Like I was saying, I honestly don’t think too much has changed, other than being gone 90 percent of the month. When I AM home, I’m the same dude who just wants to hang out with his friends, play video games, make weird music, and pretty much never leave my house. In the last five months of 2016, I was NEVER home for more than three days in a row. For example, I’d be gone for five weeks, home for three days, gone for a week, home for three days, gone for three weeks, etc. Getting all of my “me” time in AND getting music done in such short periods of time definitely wasn’t easy at first, but now it just feels like normal life.
Is there anything your success has allowed you to experience that you may have never had the chance to otherwise?
TRAVEL. Sometimes, yeah, the travel sucks, and we fly a million hours and sleep two hours in three days, and all of that. But other times, I feel like I’m being paid to go on vacation. Getting to experience Asia, Europe/UK, South America, Australia, and New Zealand are things I LITERALLY never thought I would ever do in my entire life, and now I’ve been to all of them at least twice.

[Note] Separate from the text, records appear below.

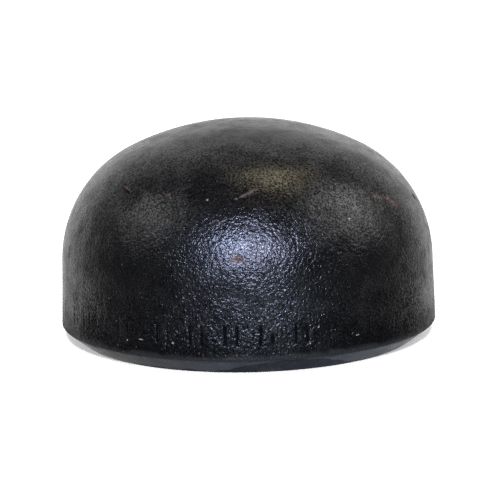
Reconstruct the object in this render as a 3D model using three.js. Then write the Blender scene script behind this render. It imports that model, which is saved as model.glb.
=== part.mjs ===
// A butt-weld pipe cap of nominal size 3 (DN 80): a domed steel shell, hot pressed in one piece
// from plate, with its open end machined for welding to a pipe of the same outside diameter.
//
// Millimetres, +Z up. The origin is the centre of the weld end, the plane that meets the pipe,
// and +Z runs along the cap's axis to the top of its crown.

import * as THREE from "three";

// Driving dimensions

const OUTSIDE_DIAMETER = 88.9; // at the weld end, the same as the pipe's
const LENGTH = 51; // from the weld end to the top of the crown
const WALL = 6.4; // thickness of the pressed plate

const LAND = 1.6; // width of the flat ring left at the root of the weld bevel
const BEVEL_ANGLE = THREE.MathUtils.degToRad(37.5); // of the weld bevel, from the end plane

const SKIRT_DRAFT = THREE.MathUtils.degToRad(2.3); // the skirt narrows upwards and leaves its die
const KNUCKLE_RADIUS = 29.8; // outside radius of the bend between skirt and crown
const KNUCKLE_HEIGHT = 18; // from the weld end to the centre of that bend

// Fineness of the faceted surface

const SEGMENTS_AROUND = 96;
const ARC_DIVISIONS = 5; // a path draws an arc with twice as many straight steps

// Dimensions that follow from these

const OUTSIDE_RADIUS = OUTSIDE_DIAMETER / 2;
const BEVEL_WIDTH = WALL - LAND;
const BEVEL_HEIGHT = BEVEL_WIDTH * Math.tan(BEVEL_ANGLE);

// The skirt's outside is a line from the top of the bevel, leaning inwards by the draft. The
// knuckle is an arc that touches that line, so its centre is one knuckle radius inside it.
const KNUCKLE_CENTRE_RADIUS =
  OUTSIDE_RADIUS -
  (KNUCKLE_RADIUS + (KNUCKLE_HEIGHT - BEVEL_HEIGHT) * Math.sin(SKIRT_DRAFT)) / Math.cos(SKIRT_DRAFT);

// The crown is a sphere centred on the axis, through the top of the cap, that touches the knuckle.
const KNUCKLE_DEPTH = LENGTH - KNUCKLE_HEIGHT; // from the top of the crown to the knuckle's centre
const CROWN_RADIUS =
  (KNUCKLE_CENTRE_RADIUS ** 2 + KNUCKLE_DEPTH ** 2 - KNUCKLE_RADIUS ** 2) /
  (2 * (KNUCKLE_DEPTH - KNUCKLE_RADIUS));
const CROWN_CENTRE_HEIGHT = LENGTH - CROWN_RADIUS;

// Crown and knuckle meet where the line through both centres cuts them.
const CROWN_EDGE_ANGLE = Math.atan2(KNUCKLE_HEIGHT - CROWN_CENTRE_HEIGHT, KNUCKLE_CENTRE_RADIUS);
const POLE_ANGLE = Math.PI / 2;

// Half of the cap's section, radius along x and height along y: from the top of the crown down
// the outside, across the bevel and the land, and back up the inside to the axis.
function sectionOutline() {
  const outline = new THREE.Path();
  outline.moveTo(0, LENGTH);
  addArc(outline, 0, CROWN_CENTRE_HEIGHT, CROWN_RADIUS, POLE_ANGLE, CROWN_EDGE_ANGLE);
  addArc(
    outline,
    KNUCKLE_CENTRE_RADIUS,
    KNUCKLE_HEIGHT,
    KNUCKLE_RADIUS,
    CROWN_EDGE_ANGLE,
    SKIRT_DRAFT,
  );
  outline.lineTo(OUTSIDE_RADIUS, BEVEL_HEIGHT);
  outline.lineTo(OUTSIDE_RADIUS - BEVEL_WIDTH, 0);
  outline.lineTo(OUTSIDE_RADIUS - WALL, 0);
  addArc(
    outline,
    KNUCKLE_CENTRE_RADIUS,
    KNUCKLE_HEIGHT,
    KNUCKLE_RADIUS - WALL,
    SKIRT_DRAFT,
    CROWN_EDGE_ANGLE,
  );
  addArc(outline, 0, CROWN_CENTRE_HEIGHT, CROWN_RADIUS - WALL, CROWN_EDGE_ANGLE, POLE_ANGLE);
  return withoutRepeats(outline.getPoints(ARC_DIVISIONS));
}

function addArc(path, centreX, centreY, radius, fromAngle, toAngle) {
  path.absarc(centreX, centreY, radius, fromAngle, toAngle, toAngle < fromAngle);
}

// Two arcs that touch share their end point, which the path gives twice.
function withoutRepeats(points) {
  const SAME_POINT = 1e-4;
  return points.filter((point, i) => i === 0 || point.distanceTo(points[i - 1]) > SAME_POINT);
}

function capBody() {
  // A lathe turns its outline about Y, so the turned solid is stood up along Z. The outline is
  // given from its far end, which makes the faces point out of the steel.
  const geometry = new THREE.LatheGeometry(sectionOutline().reverse(), SEGMENTS_AROUND);
  geometry.rotateX(Math.PI / 2);
  const blackLacquer = new THREE.MeshStandardMaterial({
    color: 0x16171a,
    roughness: 0.4,
    metalness: 0,
  });
  const mesh = new THREE.Mesh(geometry, blackLacquer);
  mesh.name = "cap_body";
  return mesh;
}

const pipeCap = new THREE.Group();
pipeCap.name = "pipe_cap";
pipeCap.add(capBody());

export default pipeCap;
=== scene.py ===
import math
import random

import bpy
import numpy as np
from mathutils import Matrix, Vector, noise


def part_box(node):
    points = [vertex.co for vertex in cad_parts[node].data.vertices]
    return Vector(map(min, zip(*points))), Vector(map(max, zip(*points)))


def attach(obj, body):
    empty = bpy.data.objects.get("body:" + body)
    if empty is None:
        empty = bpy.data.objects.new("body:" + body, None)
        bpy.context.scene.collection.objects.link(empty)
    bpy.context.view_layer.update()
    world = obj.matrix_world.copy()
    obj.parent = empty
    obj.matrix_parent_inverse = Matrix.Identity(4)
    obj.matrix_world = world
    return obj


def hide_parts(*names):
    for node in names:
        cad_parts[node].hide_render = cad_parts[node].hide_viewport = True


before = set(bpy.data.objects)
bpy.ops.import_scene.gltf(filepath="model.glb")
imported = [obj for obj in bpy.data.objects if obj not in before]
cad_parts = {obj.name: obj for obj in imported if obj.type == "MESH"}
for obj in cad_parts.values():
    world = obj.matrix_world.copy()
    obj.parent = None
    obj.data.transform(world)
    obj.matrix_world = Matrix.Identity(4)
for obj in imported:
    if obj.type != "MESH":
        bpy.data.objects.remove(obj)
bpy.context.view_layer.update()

MM = 0.001

# Size of the cap, from the frame

cap_low, cap_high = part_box("cap_body")
OUTSIDE_RADIUS = (cap_high.x - cap_low.x) / 2
LENGTH = cap_high.z - cap_low.z

# The rest of the section, as the CAD part has it

WALL = 6.4 * MM
LAND = 1.6 * MM
BEVEL_ANGLE = math.radians(37.5)
SKIRT_DRAFT = math.radians(2.3)
KNUCKLE_RADIUS = 29.8 * MM
KNUCKLE_HEIGHT = 18 * MM

BEVEL_WIDTH = WALL - LAND
BEVEL_HEIGHT = BEVEL_WIDTH * math.tan(BEVEL_ANGLE)
KNUCKLE_CENTRE = OUTSIDE_RADIUS - (
    KNUCKLE_RADIUS + (KNUCKLE_HEIGHT - BEVEL_HEIGHT) * math.sin(SKIRT_DRAFT)
) / math.cos(SKIRT_DRAFT)
KNUCKLE_DEPTH = LENGTH - KNUCKLE_HEIGHT
CROWN_RADIUS = (KNUCKLE_CENTRE**2 + KNUCKLE_DEPTH**2 - KNUCKLE_RADIUS**2) / (
    2 * (KNUCKLE_DEPTH - KNUCKLE_RADIUS)
)
CROWN_CENTRE = LENGTH - CROWN_RADIUS
CROWN_EDGE = math.atan2(KNUCKLE_HEIGHT - CROWN_CENTRE, KNUCKLE_CENTRE)

# Small roundings that machining and lacquer leave at the weld end

SHOULDER_ROUNDING = 0.6 * MM
LAND_ROUNDING = 0.2 * MM

# Band of the skirt that carries the die marks

BAND_LOW = 6.2 * MM
BAND_HIGH = 11.8 * MM

# Where the painted shade low on the bevel reaches highest, as an angle round the cap from its front

MIRRORED_SHADE_TURN = math.radians(12)

# Materials of the cap's one piece, in the order of its slots

OUTSIDE, BEVEL, INSIDE = range(3)


# ---- Camera ----

CAMERA_DISTANCE = 8 * OUTSIDE_RADIUS
CAMERA_ELEVATION = math.radians(9.41)
CAMERA_LEAN = math.radians(-1.15)  # clockwise
SENSOR_WIDTH = 36
LENS = 107.85
AIM = Vector((0, 0, 0.55 * OUTSIDE_RADIUS))

# From the aim to the middle of the frame: the cap stands a little high and left in it
FRAMING = Vector((0.6 * MM, 0, -4.93 * MM))


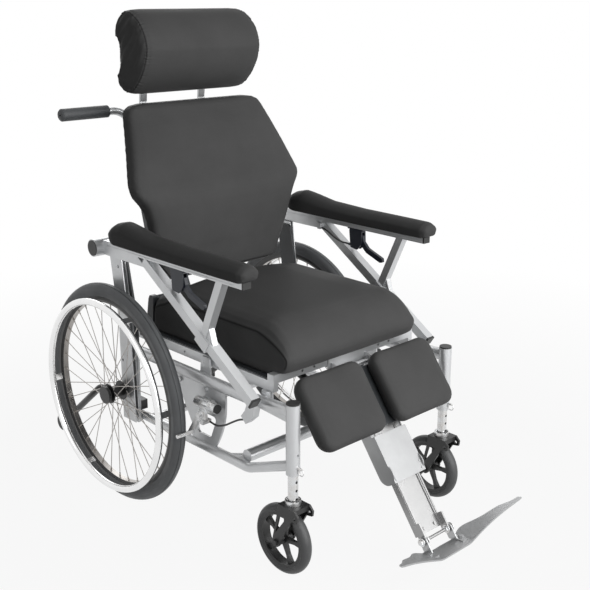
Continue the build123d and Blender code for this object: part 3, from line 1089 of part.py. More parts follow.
def leg_channel():
    """Bent sheet: side walls up to the pin, a front plate below the pads, guides for the slide."""
    back = -CHANNEL_D + 11
    pieces = [leg_box(-CHANNEL_X, CHANNEL_X, COVER_FROM, CHANNEL_L, 11 - CHANNEL_T, 11)]
    corner = 26
    for side in (-1, 1):
        inner = side * (CHANNEL_X - CHANNEL_T)
        outer = side * CHANNEL_X
        pieces.append(leg_box(inner, outer, 14, CHANNEL_L - corner, back, 0))
        pieces.append(leg_box(inner, outer, COVER_FROM, CHANNEL_L, -9, 11))
        pieces.append(leg_rod(inner, outer, CHANNEL_L - corner, back + corner, corner))
        pieces.append(leg_box(inner, outer, 0, 20, -26, 0))
        pieces.append(leg_rod(inner, outer, 0, -LEG_PIN_BACK, 12))
        pieces.append(leg_box(side * (SLIDE_X + 0.4), inner, 150, 190, -SLIDE_D - 6, -2))
        pieces.append(leg_box(side * (SLIDE_X + 0.4), inner, 268, 304, -SLIDE_D - 6, 8))
        for down in (CHANNEL_L - 26, CHANNEL_L - 8):
            pieces.append(LEG * (Pos(side * (CHANNEL_X - 8), -down, 11) * Cylinder(3.6, 2.4)))
    pieces.append(leg_box(-SLIDE_X - 3, SLIDE_X + 3, 150, 190, -SLIDE_D - 6, -SLIDE_D - 0.4))
    pieces.append(leg_box(-SLIDE_X - 3, SLIDE_X + 3, 268, 304, -SLIDE_D - 6, -SLIDE_D - 0.4))
    channel = pieces[0].fuse(*pieces[1:])
    return channel - leg_rod(-80, 80, 0, -LEG_PIN_BACK, PIN_R + RUNNING_FIT)


def calf_plate():
    return leg_box(-200, 200, CALF_TOP + 22, CALF_TOP + CALF_H - 14, 0, 3)


def calf_pads():
    """Two crowned pads with rounded corners."""
    pads = []
    for side in (-1, 1):
        x = side * (CALF_X0 + CALF_W / 2)
        faces = []
        for out, inset in ((0, 14), (6, 6), (16, 1), (30, 0), (40, 3), (46, 10), (49, 24), (CALF_T, 42)):
            outline = RectangleRounded(CALF_W - 2 * inset, CALF_H - 2 * inset, 34 - inset * 0.4)
            faces.append(LEG * (Pos(x, -CALF_TOP - CALF_H / 2, 3.4 + out) * outline))
        pads.append(loft(faces, ruled=True))
    return Compound(children=pads)


def leg_slide():
    """Extruded profile with a bead along each edge and two lugs for the footplate's pin."""
    body = leg_box(-SLIDE_X, SLIDE_X, SLIDE_FROM, SLIDE_TO, -SLIDE_D, -1.5)
    body -= leg_box(-SLIDE_X + 10, SLIDE_X - 10, SLIDE_FROM - 1, SLIDE_TO + 1, -4.5, 0)
    pieces = [leg_rod(-SLIDE_X - 11, SLIDE_X + 11, FOOT_PIN, FOOT_PIN_OUT, 4)]
    for side in (-1, 1):
        pieces.append(leg_box(side * (SLIDE_X - 6), side * (SLIDE_X - 2), SLIDE_FROM, SLIDE_TO, -2, 0))
        pieces.append(LEG * (Pos(side * 20, -SLIDE_TO + 12, -3.5) * Cylinder(4, 3)))
        lug = leg_box(side * (SLIDE_X - 3), side * (SLIDE_X + 2), SLIDE_TO - 30, FOOT_PIN,
                      -SLIDE_D / 2, FOOT_PIN_OUT + 8)
        pieces.append(lug)
        pieces.append(leg_rod(side * (SLIDE_X - 3), side * (SLIDE_X + 2), FOOT_PIN, FOOT_PIN_OUT, 8))
    return body.fuse(*pieces)


def foot_plate():
    """Wing-shaped sheet, its wings raised, with two hinge straps bolted on."""
    base_y, base_z = leg_point(FOOT_DOWN, 8)
    slope = radians(FOOT_SLOPE)
    place = Plane(origin=(0, base_y, base_z), x_dir=(1, 0, 0), z_dir=(0, sin(slope), cos(slope)))
    flat = 55.0
    wing = 232.0
    rise = (wing - flat) * tan(radians(WING_RISE))
    low = FilletPolyline((-wing, rise), (-flat, 0), (flat, 0), (wing, rise), radius=60)
    high = FilletPolyline((wing, rise + PLATE_T), (flat, PLATE_T), (-flat, PLATE_T), (-wing, rise + PLATE_T),
                          radius=60)
    ends = [Line((wing, rise), (wing, rise + PLATE_T)), Line((-wing, rise + PLATE_T), (-wing, rise))]
    section = make_face(Curve() + low + high + ends)
    sheet = extrude(Plane(origin=(0, 60, 0), x_dir=(1, 0, 0), z_dir=(0, -1, 0)) * section, amount=180)
    right = [(55, 10), (82, 17), (130, -8), (185, -34), (226, -62)]
    front = [(229, -72), (205, -66), (130, -48), (77, -43), (0, -42)]
    rear = Spline((0, 8), *right, tangents=[(1, 0), (1, -0.4)])
    fore = Spline(*front, tangents=[(-1, 0.1), (-1, 0)])
    half = make_face(rear + fore + Line(right[-1], front[0]) + Line(front[-1], (0, 8)))
    outline = extrude(half + mirror(half, about=Plane.YZ), amount=rise + 40)
    plate = place * (sheet & (Pos(0, 0, -10) * outline))
    pieces = [plate]
    for side in (-1, 1):
        inner = side * (SLIDE_X + 2.4)
        outer = side * (SLIDE_X + 6.4)
        pieces.append(leg_rod(inner, outer, FOOT_PIN, FOOT_PIN_OUT, 12))
        strap = leg_box(inner, outer, FOOT_PIN, FOOT_DOWN + 6, FOOT_PIN_OUT - 12, FOOT_PIN_OUT + 12)
        strap -= place * Pos(0, 0, PLATE_T / 2 - 100) * Box(600, 600, 200)
        flange = place * (Pos(side * (SLIDE_X + 15), -6, PLATE_T + 1.4) * Box(26, 38, 3))
        bolt = place * (Pos(side * (SLIDE_X + 18), -8, PLATE_T + 2.5) * extrude(RegularPolygon(7, 6), amount=5))
        nut = hex_bolt(outer, *leg_point(FOOT_PIN, FOOT_PIN_OUT), side)
        pieces += [strap, flange, bolt, nut]
    shape = pieces[0].fuse(*pieces[1:])
    return shape - leg_rod(-SLIDE_X - 11, SLIDE_X + 11, FOOT_PIN, FOOT_PIN_OUT, 4 + RUNNING_FIT)


# ---- the assembly --------------------------------------------------------------------------------
both_sides("rear_tyre", rear_tyre())
both_sides("rear_wheel", rear_rim())
both_sides("handrim", handrim())
both_sides("caster_housing", caster_housing())
nodes["caster_stems"] = Compound(children=[caster_stem(), mirror(caster_stem(), about=Plane.YZ)])
both_sides("caster_fork", caster_fork())
both_sides("caster_core", caster_core())
both_sides("caster_tyre", caster_tyre())
both_sides("base_side", base_side())
both_sides("axle_plate", axle_plate())
both_sides("upright", upright())
nodes["cross_tubes"] = cross_tubes()
both_sides("arm_frame", arm_frame())
both_sides("arm_pad", arm_pad())
nodes["tube_plugs"] = tube_plugs()
nodes["lever_brackets"] = Compound(children=[lever_bracket(), mirror(lever_bracket(), about=Plane.YZ)])
both_sides("release_lever", release_lever())
both_sides("brake_mount", brake_mount())
both_sides("brake_shoe", brake_shoe())
nodes["bowden_cables"] = bowden_cables()
nodes["antitip_tubes"] = antitip_tubes()
both_sides("antitip_wheel", antitip_wheel())
nodes["seat_frame"] = seat_frame()
nodes["seat_pan"] = seat_pan()
nodes["seat_cushion"] = seat_cushion()
nodes["back_frame"] = back_frame()
nodes["back_shell"] = back_shell()
nodes["back_cushion"] = back_cushion()
both_sides("push_handle", push_handle())
both_sides("handle_grip", handle_grip())
stem_top, stem_foot = handle_line(1)
for name in ("push_handle_left", "handle_grip_left"):
    nodes[name] = nodes[name].rotate(Axis(stem_foot, Vector(stem_top) - Vector(stem_foot)), HANDLE_TURN)
nodes["headrest_bars"] = headrest_bars()
nodes["headrest_cushion"] = headrest_cushion()
nodes["leg_hanger"] = leg_hanger()
nodes["leg_channel"] = leg_channel()
nodes["calf_plate"] = calf_plate()
nodes["calf_pads"] = calf_pads()
nodes["leg_slide"] = leg_slide()
nodes["foot_plate"] = foot_plate()
tilt_base = (SPRING_BASE_Y, SPRING_BASE_Z)
tilt_top = (TILT_SPRING_TOP_Y, TILT_SPRING_TOP_Z)
nodes["tilt_spring_cylinder"] = spring_cylinder(TILT_SPRING_X, tilt_base, tilt_top, 240)
nodes["tilt_spring_rod"] = spring_rod(TILT_SPRING_X, tilt_base, tilt_top, 120)
recline_front = (RECLINE_SPRING_FRONT_Y, RECLINE_SPRING_FRONT_Z)
recline_arm = (RECLINE_ARM_Y, RECLINE_ARM_Z)
nodes["recline_spring_cylinder"] = spring_cylinder(RECLINE_SPRING_X, recline_front, recline_arm, 250)
nodes["recline_spring_rod"] = spring_rod(RECLINE_SPRING_X, recline_front, recline_arm, 140)

os.makedirs("parts", exist_ok=True)
for name, shape in nodes.items():
    export_step(shape, "parts/" + name + ".step")
whole = Compound(children=[Compound(children=[shape]) for shape in nodes.values()]).bounding_box()
print(len(nodes), "nodes from", whole.min, "to", whole.max)
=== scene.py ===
# %% [markdown]
# # Tilt in space wheelchair
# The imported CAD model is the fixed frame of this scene. Blender adds what the solids leave plain:
# padded covers with seams, gathers and soft swelling, small fasteners, and every finish.
# Everything is in metres, with the chair's front towards -Y and the floor at z = 0.

# %% Load the frame
import math

import bmesh
import bpy
import numpy as np
from mathutils import Matrix, Vector, noise


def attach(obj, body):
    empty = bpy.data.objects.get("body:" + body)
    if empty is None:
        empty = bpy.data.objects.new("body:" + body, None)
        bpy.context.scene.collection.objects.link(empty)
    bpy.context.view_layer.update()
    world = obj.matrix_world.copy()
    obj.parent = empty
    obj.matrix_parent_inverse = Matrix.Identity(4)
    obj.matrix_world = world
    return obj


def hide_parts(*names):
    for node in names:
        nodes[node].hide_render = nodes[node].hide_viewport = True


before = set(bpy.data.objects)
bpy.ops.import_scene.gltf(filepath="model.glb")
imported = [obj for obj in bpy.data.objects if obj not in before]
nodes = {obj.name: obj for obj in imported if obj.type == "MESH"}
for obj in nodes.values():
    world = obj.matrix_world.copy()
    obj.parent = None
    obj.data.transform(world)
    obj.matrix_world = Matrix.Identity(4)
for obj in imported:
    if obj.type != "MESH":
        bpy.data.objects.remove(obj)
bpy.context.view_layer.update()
scene = bpy.context.scene

# %% [markdown]
# ## Values that several pieces share
# A wheelchair is laid out from its rear axle, so the axle's place comes first, and many places
# below are distances from it. Pieces that come in pairs are made in one loop over the two sides.

# %% Shared places
AXLE_Y = 0.2534
AXLE_Z = 0.305
SIDES = {"left": 1, "right": -1}
print("rear axle at", AXLE_Y, AXLE_Z)

# %% [markdown]
# ## Camera
# The photograph is taken from the chair's right front corner, a little above seat height. The
# camera could be placed by eye, but its station and lens were solved from the wheel's ellipse and
# the frame's parallel lines, so the values are used as they are.

# %% Camera
LENS_MM = 60.26
SENSOR_MM = 36.0
CAMERA_PLACE = (-1.711, -1.9076, 1.340)
azimuth = math.radians(-43.41)
elevation = math.radians(16.81)
back_way = Vector((math.sin(azimuth) * math.cos(elevation), -math.cos(azimuth) * math.cos(elevation),
                   math.sin(elevation)))
camera = bpy.data.objects.new("photo_camera", bpy.data.cameras.new("photo_camera"))
camera.data.lens = LENS_MM
camera.data.sensor_width = SENSOR_MM
camera.location = CAMERA_PLACE
camera.rotation_mode = "QUATERNION"
camera.rotation_quaternion = (-back_way).to_track_quat("-Z", "Y")
scene.collection.objects.link(camera)
scene.camera = camera
print("lens", LENS_MM)

# %% [markdown]
# ## Floor and light
# The photograph is a studio cut-out on white with a faint shadow. The floor is pale, and for the
# camera and for mirror rays it glows towards white with distance, so metal reflects the same pale
# room that is seen. One bright world could light the chair, but it would flatten the padding, so
# a broad key lamp, three weaker lamps and a dim even world keep colours near their written values.

# %% Object helpers
def link_object(name, data):
    made = bpy.data.objects.new(name, data)
    scene.collection.objects.link(made)
    return made


def built(name, build, material):
    """The finished bmesh as a new object with one material."""
    mesh = bpy.data.meshes.new(name)
    build.to_mesh(mesh)
    build.free()
    mesh.materials.append(material)
    return link_object(name, mesh)


# %% Node helpers
def node_of(tree, kind, **values):
    """A shader node with its plain properties set."""
    made = tree.nodes.new(kind)
    for key, value in values.items():
        setattr(made, key, value)
    return made


def preset(node, **values):
    """The node's inputs set by name; an underscore stands for a space."""
    for key, value in values.items():
        node.inputs[key.replace("_", " ")].default_value = value
    return node


def new_material(name):
    """A material and its node tree."""
    made = bpy.data.materials.new(name)
    made.use_nodes = True
    return made, made.node_tree


def seen_directly(tree):
    """1 for camera, mirror and see-through rays, and 0 for rays that light the object."""
    paths = node_of(tree, "ShaderNodeLightPath")
    seen = node_of(tree, "ShaderNodeMath", operation="MAXIMUM")
    either = node_of(tree, "ShaderNodeMath", operation="MAXIMUM")
    tree.links.new(paths.outputs["Is Camera Ray"], seen.inputs[0])
    tree.links.new(paths.outputs["Is Glossy Ray"], seen.inputs[1])
    tree.links.new(seen.outputs[0], either.inputs[0])
    tree.links.new(paths.outputs["Is Transmission Ray"], either.inputs[1])
    return either.outputs[0]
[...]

The moments where you’re walking around a temple in Thailand, going about your normal life and acting as if this is just regular—because, at this point it IS more regular for me to be somewhere like that than in the USA—and stop and think, “Holy shit, this is my life. How did this even happen?” Those are the moments I live for. And even crazier than that, there are people in those countries who KNOW who I am! Maybe we can’t even speak the same language, but seeing someone’s eyes light up just because I happen to be walking next to them or just stopped for a hug or a high five, on the opposite side of the planet from home, is one of the most insane feelings ever. That’s what I appreciate most: that through music we really can connect with people across the whole planet, regardless of race or religion or language or anything. That shit is crazy to me.